- [SHORT EXERCISE]: Write out, word for word, the first line of the data below and every line after it through the one containing "return bracket".

— start RECORDED DATA —

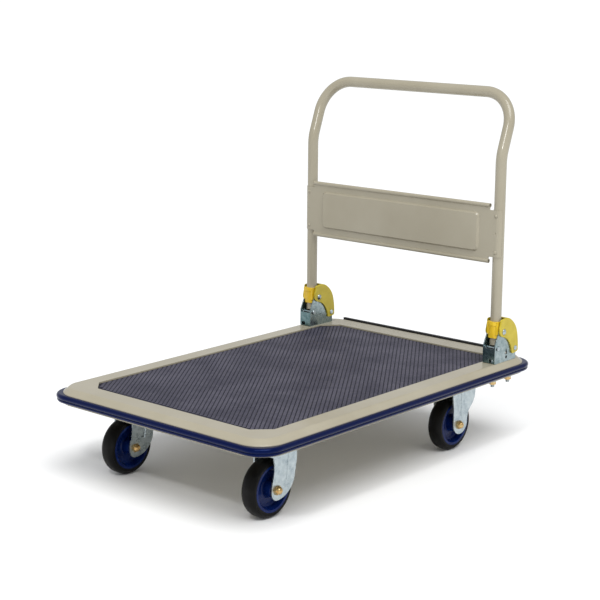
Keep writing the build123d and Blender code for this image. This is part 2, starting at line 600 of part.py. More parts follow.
def make_bracket():
    """The left bracket: floor, front web and two side plates, pressed from one sheet."""
    inner, outer = BRACKET_GAP, BRACKET_GAP + BRACKET_SHEET
    plate = bracket_plate_outline()
    front, rear = PIVOT_X + BRACKET_FRONT, PIVOT_X + BRACKET_REAR
    bracket = slab(plate, LEG_Y + inner, LEG_Y + outer) + slab(plate, LEG_Y - outer, LEG_Y - inner)
    bracket += block(rear, front, LEG_Y - outer, LEG_Y + outer, RIM_TOP, RIM_TOP + BRACKET_SHEET)
    bracket += block(front - BRACKET_SHEET, front, LEG_Y - outer, LEG_Y + outer, RIM_TOP, WEB_TOP)
    lower_front = bracket.edges().filter_by(Axis.Y).sort_by_distance((front, LEG_Y, RIM_TOP))[0]
    bracket = fillet(lower_front, 2.2)
    lock = slot_face(*LOCK_PIN, LOCK_PIN_RADIUS + CLEAR, LOCK_TRAVEL)
    arrow = make_face(Polyline(*from_pivot((-20.5, -52.0), (-10.5, -52.0), (-15.5, -38.0)),
                               close=True))
    hole = Pos(PIVOT_X - 16.0, PIVOT_Z - 58.8) * Circle(3.4)
    bracket -= block(front - 5, front + 1, LEG_Y + 1, LEG_Y + inner - 1.5,
                     RIM_TOP + BRACKET_SHEET, RIM_TOP + 10.0)
    bracket -= slab(lock, LEG_Y - outer - 1, LEG_Y + outer + 1)
    bracket -= slab(arrow, LEG_Y + inner - 1, LEG_Y + outer + 1)
    bracket -= slab(hole, LEG_Y + inner - 1, LEG_Y + outer + 1)
    bracket -= rod_y(PIVOT_X, PIVOT_Z, PIVOT_PIN_RADIUS, LEG_Y - outer - 1, LEG_Y + outer + 1)
    bead = Box(20.0, 2.4, 4.2)
    bead = fillet(bead.edges().filter_by(Axis.Y), 1.9)
    bracket += Pos(PIVOT_X - 19.5, LEG_Y - outer, PIVOT_Z - 43.5) * Rot(0, -18, 0) * bead
    for x in BOLT_X:
        bracket -= rod_z(x, BOLT_Y, 4.0, RIM_TOP - 1, RIM_TOP + BRACKET_SHEET + 1)
    return bracket


def make_pivot_pin():
    """Rivet through lever, bracket and left leg; the handle folds about it."""
    reach = BRACKET_GAP + BRACKET_SHEET + LEVER_GAP + LEVER_WALL + 0.4
    pin = rod_y(PIVOT_X, PIVOT_Z, PIVOT_PIN_RADIUS, LEG_Y - reach, LEG_Y + reach)
    for side in (-1, 1):
        head = Rot(-90 * side, 0, 0) * dome(6.5, 3.4)
        pin += Pos(PIVOT_X, LEG_Y + side * reach, PIVOT_Z) * head
    return pin


def make_lock_pin():
    """Left lock pin: crosses the bracket through its slots, in front of the leg's foot."""
    x, z = PIVOT_X + LOCK_PIN[0], PIVOT_Z + LOCK_PIN[1]
    reach = BRACKET_GAP + BRACKET_SHEET + CLEAR
    pin = rod_y(x, z, LOCK_PIN_RADIUS, LEG_Y - reach, LEG_Y + reach)
    for side in (-1, 1):
        y = LEG_Y + side * reach
        head = rod_y(x, z, LOCK_PIN_RADIUS + 1.8, y, y + side * 2.0)
        pin += chamfer(head.edges().filter_by(GeomType.CIRCLE).sort_by_distance(
            (x, LEG_Y + side * 40, z))[0], 0.8)
    return pin


def make_bracket_bolts():
    """The left bracket's two bolts, with their washers and nuts under the support channel."""
    bolts, washers, nuts = [], [], []
    top, low = RIM_TOP + BRACKET_SHEET, 150.0
    for x in BOLT_X:
        head = Pos(x, BOLT_Y, top) * hexagon_prism(13.0, 5.0)
        bolts.append(head + rod_z(x, BOLT_Y, 4.0, BOLT_TIP_Z, top + 1))
        washer = rod_z(x, BOLT_Y, 8.0, low - 1.6, low)
        washers.append(washer - rod_z(x, BOLT_Y, 4.0, low - 3, low + 1))
        nut = Pos(x, BOLT_Y, low - 1.6 - 6.5) * hexagon_prism(13.0, 6.5)
        nuts.append(nut - rod_z(x, BOLT_Y, 4.0, low - 10, low))
    return bolts, washers, nuts


# ---- lock lever --------------------------------------------------------------------------
def lever_back():
    """Points down the lever's back in side view, from the humped top to the tail."""
    return from_pivot((-10.4, 29.0), (-30.0, 22.5), (-45.5, 8.0), (-53.5, -9.5),
                      (-57.0, -28.0), (-57.8, -47.0))


def lever_outline():
    """Side view of the lever: lobe round the pivot, humped top, straight back and a tail."""
    back = lever_back()
    p = from_pivot((12.0, 22.0), (11.6, 26.4), (10.0, 28.0), (-57.2, -50.0), (-55.0, -51.5),
                   (-37.0, -54.0), (-34.6, -53.2), (-33.0, -51.0), (-25.5, -31.0),
                   (-11.5, -16.5), (0.0, -11.5), (5.0, -10.7), (9.0, -8.5), (13.5, -5.0),
                   (15.5, 0.0), (15.5, 9.0))
    edges = [
        ThreePointArc(p[0], p[1], p[2]),
        Line(p[2], back[0]),
        Spline(*back, tangents=[(-1, 0), (0, -1)]),
        ThreePointArc(back[-1], p[3], p[4]),
        Line(p[4], p[5]),
        ThreePointArc(p[5], p[6], p[7]),
        ThreePointArc(p[7], p[8], p[9]),
        Line(p[9], p[10]),
        ThreePointArc(p[10], p[11], p[12]),
        ThreePointArc(p[12], p[13], p[14]),
        Line(p[14], p[15]),
        Line(p[15], p[0])]
    return make_face(Wire(edges))


def lever_cavity():
    """Side view of what is cut out between the cheeks: all but a shell over the top and back."""
    back = lever_back()
    inside = [Vector(back[0]) - Vector(0, LEVER_WALL)]
    for before, here, after in zip(back, back[1:], back[2:]):
        along = (Vector(after) - Vector(before)).normalized()
        inside.append(Vector(here) + Vector(-along.Y, along.X) * LEVER_WALL)
    low, far = PIVOT_Z - 70.0, 45.0
    tail = PIVOT_Z + TAIL_PIN[1]
    end = (back[-1][0] + LEVER_WALL, tail)
    corners = [end, (end[0] - 2 * LEVER_WALL, tail), (end[0] - 2 * LEVER_WALL, low),
               (PIVOT_X + far, low), (PIVOT_X + far, PIVOT_Z + far),
               (inside[0].X, PIVOT_Z + far), (inside[0].X, inside[0].Y)]
    return make_face([Spline(*inside, end)] + Polyline(*corners).edges())


def make_lever():
    """Left lock lever: one moulding with a cheek each side of the bracket and a shell behind."""
    inner = BRACKET_GAP + BRACKET_SHEET + LEVER_GAP
    outer = inner + LEVER_WALL
    lever = slab(lever_outline(), LEG_Y - outer, LEG_Y + outer)
    on_face = [edge for edge in lever.edges() if abs(abs(edge.center().Y - LEG_Y) - outer) < 0.1]
    soft = [edge for edge in on_face if edge.geom_type == GeomType.BSPLINE
            or edge.center().Z > PIVOT_Z + 10 or edge.center().X < PIVOT_X - 50]
    lever = fillet(soft, 2.4)
    lever -= slab(lever_cavity(), LEG_Y - inner, LEG_Y + inner)
    lever -= rod_y(PIVOT_X, PIVOT_Z, PIVOT_PIN_RADIUS + RUNNING, LEG_Y - 30, LEG_Y + 30)
    return lever - rod_y(PIVOT_X + TAIL_PIN[0], PIVOT_Z + TAIL_PIN[1], TAIL_PIN_RADIUS,
                         LEG_Y - 30, LEG_Y + 30)


def make_tail_pin():
    """Riveted pin across the lever's tail; it rests on the bracket's rear shoulder."""
    x, z = PIVOT_X + TAIL_PIN[0], PIVOT_Z + TAIL_PIN[1]
    reach = BRACKET_GAP + BRACKET_SHEET + LEVER_GAP + LEVER_WALL
    pin = rod_y(x, z, TAIL_PIN_RADIUS, LEG_Y - reach, LEG_Y + reach)
    for side in (-1, 1):
        y = LEG_Y + side * reach
        head = rod_y(x, z, TAIL_PIN_RADIUS + 2.0, y, y + side * 1.8)
        pin += chamfer(head.edges().filter_by(GeomType.CIRCLE).sort_by_distance(
            (x, LEG_Y + side * 40, z))[0], 1.0)
    return pin


def make_collar():
    """Plastic saddle on the front of the left leg, narrow enough to fold between the plates."""
    low, high, flange = PIVOT_Z - 13.0, PIVOT_Z + 23.0, PIVOT_Z + 15.0
    half = BRACKET_GAP - CLEAR
    body = rod_z(LEG_X, LEG_Y, TUBE_RADIUS + 4.0, low, high)
    body += rod_z(LEG_X, LEG_Y, TUBE_RADIUS + 5.6, flange, high)
    body += block(LEG_X, LEG_X + TUBE_RADIUS + 2.2, LEG_Y - half, LEG_Y + half, low + 8, high)
    keep = block(LEG_X + 1.0, LEG_X + 30, LEG_Y - half, LEG_Y + half, low - 1, high + 1)
    collar = body & keep
    slope = Plane(origin=(LEG_X + TUBE_RADIUS + 6.2, LEG_Y, high), x_dir=(0, 1, 0),
                  z_dir=(1, 0, -0.09))
    collar = split(collar, slope, keep=Keep.BOTTOM)
    collar -= rod_z(LEG_X, LEG_Y, TUBE_RADIUS, low - 1, high + 1)
    return collar


def make_spring():
    """The left lever's return spring: a wire coil lying across the lever, behind the leg."""
    wire, coil, turns = 0.8, 5.0, 6
    x, z = PIVOT_X - 24.0, PIVOT_Z + 6.0
    width = turns * 2.4 * wire
    helix = Helix(pitch=2.4 * wire, height=width, radius=coil)
    start = Plane(origin=helix @ 0, z_dir=helix % 0)
    spring = sweep(start * Circle(wire), helix)
    return Pos(x, LEG_Y + width / 2, z) * Rot(90, 0, 0) * spring


# ---- assembly ----------------------------------------------------------------------------
def main():
    os.makedirs("parts", exist_ok=True)
    rear_plate_x = REAR_AXLE_X - 15
    front_places = [p for y in (FRONT_WHEEL_Y, -FRONT_WHEEL_Y) for p in caster_bolt_places(KINGPIN_X, y)]
    rear_places = [p for y in (REAR_WHEEL_Y, -REAR_WHEEL_Y) for p in caster_bolt_places(rear_plate_x, y)]
    save("deck_pan", make_pan())
    save("deck_mat", make_mat())
    save("bumper", make_bumper())
    save("rear_strip", make_rear_strip())
    save("front_cross_member", make_cross_member(KINGPIN_X, front_places))
    save("rear_cross_member", make_cross_member(rear_plate_x, rear_places))
    caster_bolts, caster_nuts = make_caster_bolts(front_places + rear_places)
    save("caster_bolts", *caster_bolts)
    save("caster_nuts", *caster_nuts)

    save("bracket_supports", *both_sides(make_bracket_support()))
    bolts, washers, nuts = make_bracket_bolts()
    for name, group in (("bracket_bolts", bolts), ("bracket_washers", washers),
                        ("bracket_nuts", nuts)):
        save(name, *[piece for left in group for piece in both_sides(left)])
    save("pivot_pins", *both_sides(make_pivot_pin()))

    save("handle_tube", make_handle_tube())
    save("handle_panel", make_panel())
    save("panel_rivets", *make_panel_rivets())
    save("leg_plugs", make_leg_plug(LEG_Y), make_leg_plug(-LEG_Y))

    for side, sign in SIDES:
        mirrored = (lambda piece: piece) if sign > 0 else (lambda piece: mirror(piece, Plane.XZ))
        save("bracket_" + side, mirrored(make_bracket()))
        save("leg_collar_" + side, mirrored(make_collar()))
        save("lock_lever_" + side, mirrored(make_lever()))
        save("lever_spring_" + side, mirrored(make_spring()))
        save("tail_pin_" + side, mirrored(make_tail_pin()))
        save("lock_pin_" + side, mirrored(make_lock_pin()))

    save("swivel_plates", make_swivel_plate(FRONT_WHEEL_Y), make_swivel_plate(-FRONT_WHEEL_Y))
    save("kingpins", make_kingpin(FRONT_WHEEL_Y), make_kingpin(-FRONT_WHEEL_Y))
    save("race_balls", *make_race_balls(FRONT_WHEEL_Y), *make_race_balls(-FRONT_WHEEL_Y))
    for side, sign in SIDES:
        front_y, rear_y = sign * FRONT_WHEEL_Y, sign * REAR_WHEEL_Y
        save("front_fork_" + side, make_swivel_fork(front_y))
        save("rear_fork_" + side, make_fixed_fork(rear_y))
        save("front_axle_bolt_" + side, make_axle_bolt(FRONT_AXLE_X, front_y))
        save("front_cap_nut_" + side, make_cap_nut(FRONT_AXLE_X, front_y))
        save("front_axle_sleeve_" + side, make_axle_sleeve(FRONT_AXLE_X, front_y))
        for end, x, y in (("front", FRONT_AXLE_X, front_y), ("rear", REAR_AXLE_X, rear_y)):
            save(end + "_hub_" + side, make_wheel_hub(x, y))
            save(end + "_tyre_" + side, make_tyre(x, y))
            save(end + "_bearings_" + side, *make_bearings(x, y))
    for name, make in (("rear_axle_bolts", make_axle_bolt), ("rear_cap_nuts", make_cap_nut),
                       ("rear_axle_sleeves", make_axle_sleeve)):
        save(name, make(REAR_AXLE_X, REAR_WHEEL_Y), make(REAR_AXLE_X, -REAR_WHEEL_Y))


main()
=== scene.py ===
import json
from math import cos, pi, radians, sin

import bpy
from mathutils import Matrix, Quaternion, Vector


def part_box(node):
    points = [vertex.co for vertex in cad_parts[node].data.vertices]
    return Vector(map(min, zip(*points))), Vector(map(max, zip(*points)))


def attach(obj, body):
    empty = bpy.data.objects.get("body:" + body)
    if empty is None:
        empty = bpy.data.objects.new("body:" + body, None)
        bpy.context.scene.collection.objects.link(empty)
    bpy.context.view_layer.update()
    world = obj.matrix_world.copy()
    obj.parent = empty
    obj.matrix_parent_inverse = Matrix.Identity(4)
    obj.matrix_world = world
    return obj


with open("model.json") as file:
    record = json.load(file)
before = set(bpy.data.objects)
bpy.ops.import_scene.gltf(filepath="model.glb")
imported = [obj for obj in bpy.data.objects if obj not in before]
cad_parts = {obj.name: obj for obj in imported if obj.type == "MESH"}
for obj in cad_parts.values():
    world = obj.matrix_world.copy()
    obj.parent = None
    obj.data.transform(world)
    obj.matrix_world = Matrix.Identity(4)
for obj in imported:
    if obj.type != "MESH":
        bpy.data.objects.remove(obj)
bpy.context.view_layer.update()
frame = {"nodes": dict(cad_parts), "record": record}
nodes = frame["nodes"]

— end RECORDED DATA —

- [FINISHED ANSWER]:
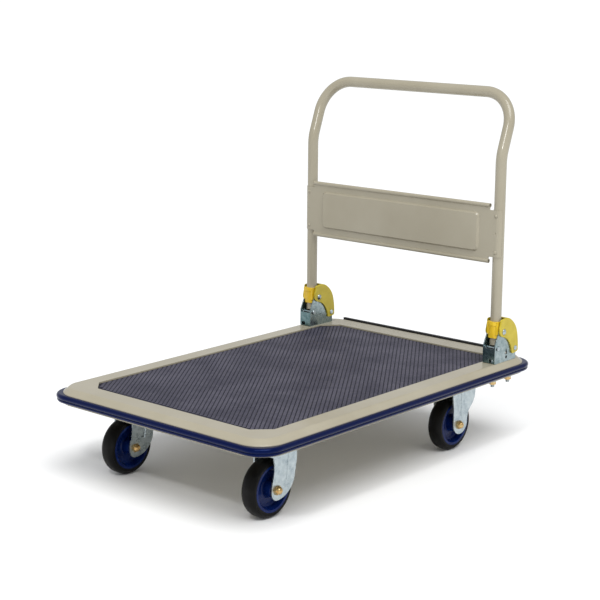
Keep writing the build123d and Blender code for this image. This is part 2, starting at line 600 of part.py. More parts follow.
def make_bracket():
    """The left bracket: floor, front web and two side plates, pressed from one sheet."""
    inner, outer = BRACKET_GAP, BRACKET_GAP + BRACKET_SHEET
    plate = bracket_plate_outline()
    front, rear = PIVOT_X + BRACKET_FRONT, PIVOT_X + BRACKET_REAR
    bracket = slab(plate, LEG_Y + inner, LEG_Y + outer) + slab(plate, LEG_Y - outer, LEG_Y - inner)
    bracket += block(rear, front, LEG_Y - outer, LEG_Y + outer, RIM_TOP, RIM_TOP + BRACKET_SHEET)
    bracket += block(front - BRACKET_SHEET, front, LEG_Y - outer, LEG_Y + outer, RIM_TOP, WEB_TOP)
    lower_front = bracket.edges().filter_by(Axis.Y).sort_by_distance((front, LEG_Y, RIM_TOP))[0]
    bracket = fillet(lower_front, 2.2)
    lock = slot_face(*LOCK_PIN, LOCK_PIN_RADIUS + CLEAR, LOCK_TRAVEL)
    arrow = make_face(Polyline(*from_pivot((-20.5, -52.0), (-10.5, -52.0), (-15.5, -38.0)),
                               close=True))
    hole = Pos(PIVOT_X - 16.0, PIVOT_Z - 58.8) * Circle(3.4)
    bracket -= block(front - 5, front + 1, LEG_Y + 1, LEG_Y + inner - 1.5,
                     RIM_TOP + BRACKET_SHEET, RIM_TOP + 10.0)
    bracket -= slab(lock, LEG_Y - outer - 1, LEG_Y + outer + 1)
    bracket -= slab(arrow, LEG_Y + inner - 1, LEG_Y + outer + 1)
    bracket -= slab(hole, LEG_Y + inner - 1, LEG_Y + outer + 1)
    bracket -= rod_y(PIVOT_X, PIVOT_Z, PIVOT_PIN_RADIUS, LEG_Y - outer - 1, LEG_Y + outer + 1)
    bead = Box(20.0, 2.4, 4.2)
    bead = fillet(bead.edges().filter_by(Axis.Y), 1.9)
    bracket += Pos(PIVOT_X - 19.5, LEG_Y - outer, PIVOT_Z - 43.5) * Rot(0, -18, 0) * bead
    for x in BOLT_X:
        bracket -= rod_z(x, BOLT_Y, 4.0, RIM_TOP - 1, RIM_TOP + BRACKET_SHEET + 1)
    return bracket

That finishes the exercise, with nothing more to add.